Ruffin v. State , 549 So. 2d 250 ( 1989 )


Menu:
  • 549 So. 2d 250 (1989)

    Lewis RUFFIN a/K/a Buster Brown, Appellant,
    v.
    STATE of Florida, Appellee.

    No. 88-1054.

    District Court of Appeal of Florida, Fifth District.

    September 28, 1989.

    *251 James B. Gibson, Public Defender and Barbara L. Condon, Asst. Public Defender, Daytona Beach, for appellant.

    Robert A. Butterworth, Atty. Gen., Tallahassee and Dee R. Ball, Asst. Atty. Gen., Daytona Beach, for appellee.

    COBB, Judge.

    The appellant, Lewis Ruffin, appeals his convictions for possession and sale of cocaine.

    On October 21, 1987, a special police task force in the Sanford area engaged in controlled purchases of alleged cocaine. Paul James, a plain-clothes police officer, purchased from a "black male" two pieces of a rock-like substance represented to be cocaine. Thereafter, the man walked away. A video and audio machine recorded the transaction. James recalled that the man wore an orange hat, blue jeans, and a green shirt with white trim.

    Immediately after the transaction, James drove his unmarked vehicle to meet with the support team, which tested the substance and determined that it was, in fact, cocaine. Thereafter, two officers (Walthers and Barnes) returned to the area where the transaction occurred and encountered Ruffin, who identified himself as "Buster Brown." Ruffin was not arrested at that time. Ruffin was arrested approximately one month later on an unrelated charge, and was ultimately identified as the seller of the cocaine to James.

    At trial, Ruffin's defense was that he was not the same man as the one shown on the video selling cocaine to James. James testified that Ruffin was the man who sold him the cocaine.

    The problem on appeal is that both Walthers and Barnes, as well as a third officer named Dubose, were allowed to testify, over objection, that in their opinion Ruffin was the man in the videotape. This was an invasion of the province of the jury. When factual determinations are within the realm of an ordinary juror's knowledge and experience, such determinations and the conclusions to be drawn therefrom must be made by the jury. See McGough v. State, 302 So. 2d 751, 755 (Fla. 1974). Walthers, Barnes, and Dubose were not eyewitnesses to the crime, they did not have any special familiarity with Ruffin, and they were not qualified as any type of experts in identification.[1]

    REVERSED AND REMANDED FOR NEW TRIAL.

    DANIEL, C.J., concurs.

    GOSHORN, J., dissents with opinion.

    GOSHORN, Judge, dissenting.

    I respectfully dissent. While agreeing that the testimony of officers Walthers and Barnes was improperly admitted, I believe their testimony was nonetheless cumulative and its introduction harmless error.

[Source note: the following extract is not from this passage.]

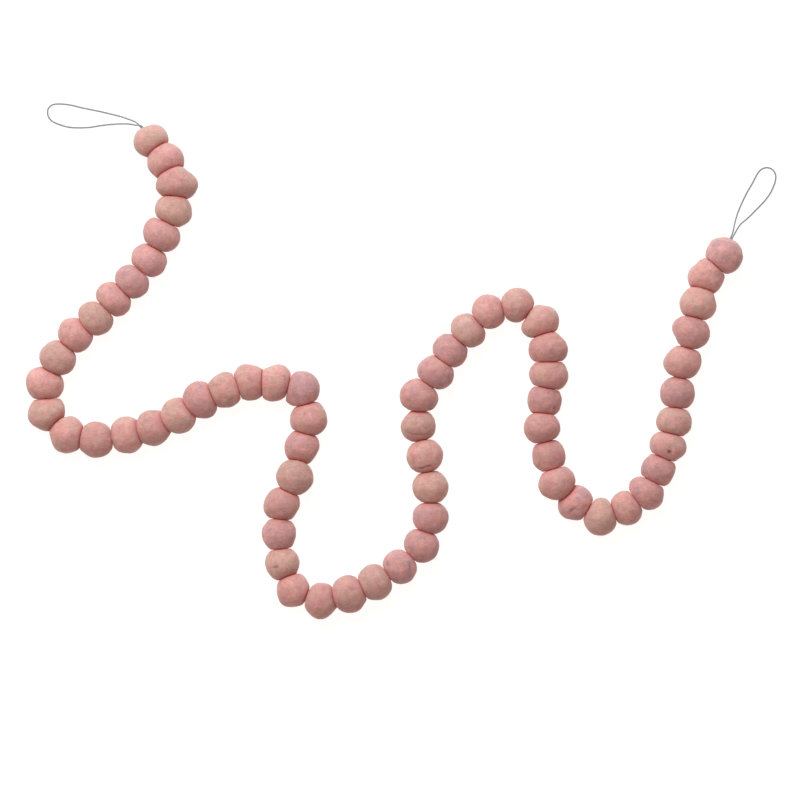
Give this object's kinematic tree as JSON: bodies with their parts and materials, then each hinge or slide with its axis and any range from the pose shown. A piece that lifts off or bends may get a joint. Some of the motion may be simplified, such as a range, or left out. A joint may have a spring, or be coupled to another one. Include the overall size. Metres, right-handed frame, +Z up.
{
  "type": "felt ball garland",
  "caption": "Garland of round wool felt balls pressed together along one cotton string, lying in loose curves, with a hanging loop at each end.",
  "frame": {"origin": "on the table, under the middle of the bounding box of the balls", "axes": "+Z up from the table, +X to the right and +Y away from the viewer in the picture, which looks straight down"},
  "size_m": [0.5627, 0.3872, 0.0294],
  "materials": {
    "felt": "matte felted wool in dusty pink",
    "string": "twisted off-white cotton"
  },
  "bodies": {
    "root": {"ball_01": "felt", "balls_02_03": "felt", "ball_04": "felt", "ball_05": "felt", "ball_06": "felt", "ball_07": "felt", "ball_08": "felt", "ball_09": "felt", "ball_10": "felt", "ball_11": "felt", "ball_12": "felt", "ball_13": "felt", "ball_14": "felt", "ball_15": "felt", "balls_16_17": "felt", "ball_18": "felt", "balls_19_20": "felt", "balls_21_22": "felt", "ball_23": "felt", "ball_24": "felt", "ball_25": "felt", "ball_26": "felt", "ball_27": "felt", "ball_28": "felt", "ball_29": "felt", "ball_30": "felt", "ball_31": "felt", "ball_32": "felt", "ball_33": "felt", "ball_34": "felt", "ball_35": "felt", "ball_36": "felt", "ball_37": "felt", "ball_38": "felt", "ball_39": "felt", "ball_40": "felt", "balls_41_42": "felt", "ball_43": "felt", "ball_44": "felt", "ball_45": "felt", "ball_46": "felt", "balls_47_48": "felt", "ball_49": "felt", "ball_50": "felt", "ball_51": "felt", "ball_52": "felt", "ball_53": "felt", "ball_54": "felt", "ball_55": "felt", "ball_56": "felt", "balls_57_58": "felt", "ball_59": "felt", "ball_60": "felt", "ball_61": "felt", "ball_62": "felt", "balls_63_64": "felt", "ball_65": "felt", "string": "string", "loop_left": "string", "loop_right": "string"}
  },
  "joints": []
}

    Identification by lay witness opinion testimony has long been recognized in Florida. See, e.g., Roberson v. State, 40 Fla. 509, 24 So. 474 (1898). Furthermore, opinion testimony by lay witnesses is expressly admissible under our current evidence code. § 90.701, Fla. Stat. (1987). This statute has been interpreted to allow testimony in the form of opinion by a qualified nonexpert witness to identify persons by appearance, smell, voice and handwriting. Ehrhardt, Florida Evidence § 701.1 (2d ed. 1984); Gard, Florida Evidence § 12:03 (2d ed. 1980). In point of fact, all identification testimony is opinion testimony. In every criminal trial at least one witness is asked to identify the defendant in the courtroom. Such an identification is clearly opinion testimony by a lay witness; but no one would question its admissibility. Indeed, when *252 identity is at issue, such testimony is essential.

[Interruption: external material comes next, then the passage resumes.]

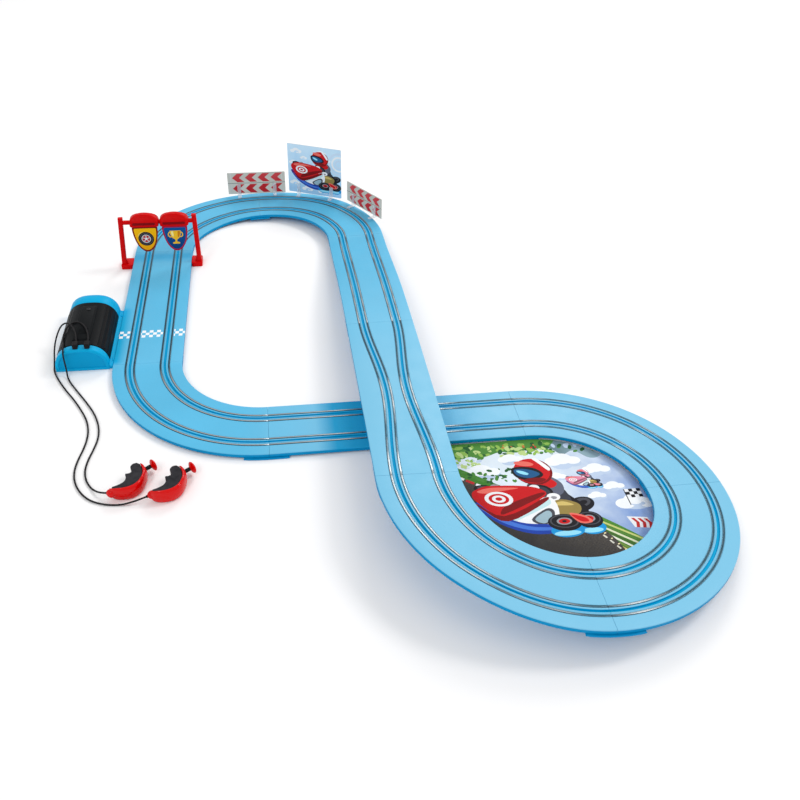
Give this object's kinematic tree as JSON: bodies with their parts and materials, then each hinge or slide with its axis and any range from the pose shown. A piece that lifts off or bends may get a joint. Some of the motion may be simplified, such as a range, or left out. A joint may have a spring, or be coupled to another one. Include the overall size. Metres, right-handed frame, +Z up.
{
  "type": "slot car track set",
  "caption": "Two-lane toy slot car track: a figure of eight with a bridge, start gantry, trackside boards, battery box and wired thumb controllers.",
  "frame": {"origin": "centre of the footprint of the set without its cables and plugs, on the surface it stands on", "axes": "+X across the layout, from the battery box to the loop; +Y along the layout, from the loop to the far curves with the boards; +Z up"},
  "size_m": [0.8513, 1.1, 0.1185],
  "materials": {
    "track_blue": "light blue moulded plastic, fine matte texture",
    "rail_metal": "flat conductor strip, drawn metal",
    "gantry_red": "red moulded plastic, satin",
    "shield_gold": "printed golden yellow plaque",
    "shield_blue": "printed deep blue plaque",
    "board_grey": "printed card, grey with red chevrons",
    "board_sky": "printed card, light blue picture",
    "clip_clear": "clear plastic",
    "box_cyan": "cyan moulded plastic, satin",
    "cover_black": "black moulded plastic",
    "cell_wrap": "wrapped dry cell",
    "contact_steel": "sprung steel",
    "controller_red": "red glossy plastic",
    "grip_grey": "dark grey soft grip",
    "plunger_black": "black moulded plastic",
    "cable_black": "thin round flexible cable",
    "card_print": "printed card"
  },
  "bodies": {
    "root": {"bridge_straight": "track_blue", "loop_curve_a": "track_blue", "loop_curve_b": "track_blue", "loop_curve_c": "track_blue", "underpass_straight": "track_blue", "infield_curve": "track_blue", "start_straight": "track_blue", "far_curve_a": "track_blue", "far_curve_b": "track_blue", "ramp_straight": "track_blue", "bridge_support_1": "track_blue", "bridge_support_2": "track_blue", "bridge_support_3": "track_blue", "bridge_support_4": "track_blue", "joint_foot_1": "track_blue", "joint_foot_2": "track_blue", "joint_foot_3": "track_blue", "joint_foot_4": "track_blue", "joint_foot_5": "track_blue", "joint_foot_6": "track_blue", "lane_1_rail_left": "rail_metal", "lane_1_rail_right": "rail_metal", "lane_2_rail_left": "rail_metal", "lane_2_rail_right": "rail_metal", "infield_card": "card_print", "gantry_frame": "gantry_red", "gantry_shield_left": "shield_gold", "gantry_shield_right": "shield_blue", "barrier_board_left": "board_grey", "barrier_board_right": "board_grey", "picture_board": "board_sky", "board_clip_1": "clip_clear", "board_clip_2": "clip_clear", "board_clip_3": "clip_clear", "board_clip_4": "clip_clear", "board_clip_5": "clip_clear", "board_clip_6": "clip_clear", "battery_box_base": "box_cyan", "battery_cover": "cover_black", "battery_cell_1": "cell_wrap", "battery_cell_2": "cell_wrap", "battery_cell_3": "cell_wrap", "battery_cell_4": "cell_wrap", "battery_contact": "contact_steel", "controller_1_lower_shell": "controller_red", "controller_1_upper_shell": "controller_red", "controller_1_grip": "grip_grey", "controller_1_spring": "contact_steel", "cable_1": "cable_black", "plug_1": "plunger_black", "controller_2_lower_shell": "controller_red", "controller_2_upper_shell": "controller_red", "controller_2_grip": "grip_grey", "controller_2_spring": "contact_steel", "cable_2": "cable_black", "plug_2": "plunger_black"},
    "controller_1_trigger": {"controller_1_plunger": "plunger_black", "controller_1_button": "controller_red"},
    "controller_2_trigger": {"controller_2_plunger": "plunger_black", "controller_2_button": "controller_red"}
  },
  "joints": [
    {"name": "controller_1_squeeze", "type": "slide", "parent": "root", "child": "controller_1_trigger", "axis": [-0.7986, -0.6018, 0], "range_m": [0, 0.006], "stiffness_N_per_m": 100, "springref_m": -0.004, "deforming": ["controller_1_spring"]},
    {"name": "controller_2_squeeze", "type": "slide", "parent": "root", "child": "controller_2_trigger", "axis": [-0.7986, -0.6018, 0], "range_m": [0, 0.006], "stiffness_N_per_m": 100, "springref_m": -0.004, "deforming": ["controller_2_spring"]}
  ]
}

    Common experience teaches us that the appearance of a person on the street at the time of the crime and his later appearance in court, cleanly shaven, with a fresh haircut and new clothes, can be vastly different. In those situations where a defendant's appearance has arguably changed since the commission of the crime, the testimony of a lay witness who is shown to have been familiar with the appearance of the defendant at or near the time of the crime will assist the jury in deciding the question of identity. See Roberson, 24 So. at 474, ("The opinion of a witness as to the identity of a person seen by him is admissible in all cases where the witness has a previous personal acquaintance with or knowledge of such person, and bases his opinion upon such acquaintance or knowledge."); Hardie v. State, 513 So. 2d 791 (Fla. 4th DCA 1987), review denied, 520 So. 2d 586 (Fla. 1988). This type of lay identification testimony is helpful when a defendant's physical appearance has allegedly changed since the commission of the crime and the jury is shown a photograph or videotape of a person committing the crime (e.g., a bank surveillance photograph or videotape of an undercover drug transaction) and asked to decide whether the defendant is that person.

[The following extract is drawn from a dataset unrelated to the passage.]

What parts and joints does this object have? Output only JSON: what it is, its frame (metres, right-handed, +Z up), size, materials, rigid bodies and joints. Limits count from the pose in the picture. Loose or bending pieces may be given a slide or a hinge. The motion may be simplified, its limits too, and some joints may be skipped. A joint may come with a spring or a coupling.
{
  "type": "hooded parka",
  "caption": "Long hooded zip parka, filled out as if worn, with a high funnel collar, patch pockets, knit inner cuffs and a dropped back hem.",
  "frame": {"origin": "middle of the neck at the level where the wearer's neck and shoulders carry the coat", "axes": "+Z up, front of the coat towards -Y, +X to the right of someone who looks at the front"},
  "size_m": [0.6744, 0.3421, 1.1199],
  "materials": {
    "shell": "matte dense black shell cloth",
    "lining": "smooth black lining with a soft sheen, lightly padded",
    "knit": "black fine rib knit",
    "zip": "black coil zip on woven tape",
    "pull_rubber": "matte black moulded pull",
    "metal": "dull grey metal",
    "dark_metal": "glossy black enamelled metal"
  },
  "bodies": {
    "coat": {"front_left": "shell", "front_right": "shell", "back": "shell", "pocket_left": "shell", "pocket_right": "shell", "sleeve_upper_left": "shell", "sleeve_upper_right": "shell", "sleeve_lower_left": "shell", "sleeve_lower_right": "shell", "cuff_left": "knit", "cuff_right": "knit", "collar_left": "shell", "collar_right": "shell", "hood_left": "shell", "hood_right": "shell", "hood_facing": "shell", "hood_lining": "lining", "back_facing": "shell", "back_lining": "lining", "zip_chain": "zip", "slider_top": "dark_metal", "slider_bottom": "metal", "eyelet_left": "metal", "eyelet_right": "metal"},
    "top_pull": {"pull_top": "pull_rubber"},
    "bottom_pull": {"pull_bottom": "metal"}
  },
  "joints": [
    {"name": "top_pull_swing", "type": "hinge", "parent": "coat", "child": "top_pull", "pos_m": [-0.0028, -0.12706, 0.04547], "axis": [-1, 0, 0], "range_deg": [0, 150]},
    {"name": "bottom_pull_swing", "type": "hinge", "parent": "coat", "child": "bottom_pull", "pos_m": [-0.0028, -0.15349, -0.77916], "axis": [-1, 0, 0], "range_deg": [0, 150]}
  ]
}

    Had the opinion testimony of the officers in the instant case assisted the jury in determining the issue of identity, it would have been admissible. However, Walthers and Barnes, who testified that the appellant and the person on the videotape were the same individual, had no knowledge of the appellant's appearance prior to the time they viewed the videotape. The officers simply viewed the videotape and the defendant, and testified that the videotape depicted the appellant. This testimony in no way assisted the jury and invaded the province of the jury by usurping its fact-finding duty. Thus the introduction of the officers' identification testimony was error, yet harmless, because the identification testimony of the officers was cumulative to other competent evidence identifying the appellant as the perpetrator. See State v. DiGuilio, 491 So. 2d 1129 (Fla. 1986) (error is harmless where there is no reasonable possibility that the error contributed to the conviction); Denmark v. State, 95 Fla. 757, 116 So. 757 (1928) (error is harmless where substantially the same matters are presented to the jury through testimony of some other witness). Accordingly, because I find the error was harmless, I would affirm appellant's judgment and sentence.

    NOTES

    [1] Walthers and Barnes could have properly (1) testified to the fact that they encountered Ruffin in the area shortly after the drug transaction occurred and (2) described his dress and physical appearance at that time.